2020. Bien des années ont passé depuis cette histoire… C’est sans doute dans un moment de nostalgie, autour d’un repas de famille, qu’Ahmed Haouach se souvient et raconte à voix haute cette époque. Autour de la table, Salim écoute le récit de son père avec intérêt : "S’il n’en avait pas parlé, je ne l’aurais jamais su. Il faut savoir que le théâtre est pour moi une manière de me rapprocher de certains sujets et certaines personnes afin de nouer des liens. En écoutant mon père, j’ai tout de suite pensé à la scène : pourquoi ne pas me rapprocher de lui à travers ce projet ?"
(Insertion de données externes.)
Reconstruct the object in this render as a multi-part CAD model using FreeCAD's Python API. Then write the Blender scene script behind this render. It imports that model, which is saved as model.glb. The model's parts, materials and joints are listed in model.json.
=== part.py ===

Auteur, comédien, metteur en scène et chroniqueur, c’est donc naturellement que Salim Haouach décide de s’emparer de cette partie de l’histoire et de l’écrire aux côtés de son père. Un projet aux enjeux encore très actuels puisqu’aujourd’hui encore, minorités et forces de l’ordre ne parlent pas toujours le même langage et que, les actions posées par ces dernières, posent parfois questions (cf. Mort de Mawda, Adil ou encore Mehdi sur notre territoire).

Exploré dans une forme qui mélange à la fois le théâtre documentaire, l’humour et quelques parties contées, la pièce Ma Andi Mangoul interroge plus largement notre propre rôle en tant que citoyens ainsi que celui de nos institutions. Une histoire qui pourrait, in fine, en inspirer plus d’un face aux conflits modernes.

Gloria Mukolo, volontaire dans l'équipe de rédaction de Magma 

 

La représentation de cette pièce de théâtre est normalement programmée en janvier 2021 à Bozar à Bruxelles.


1 – Aujourd’hui en Belgique, trois lois fédérales constituent la législation antidiscrimination : la loi dite "Genre", la loi dite "Antiracisme" et la loi dite "Antidiscrimination". En théorie, ces textes regroupent les critères sur base desquels la discrimination est interdite ou punissable.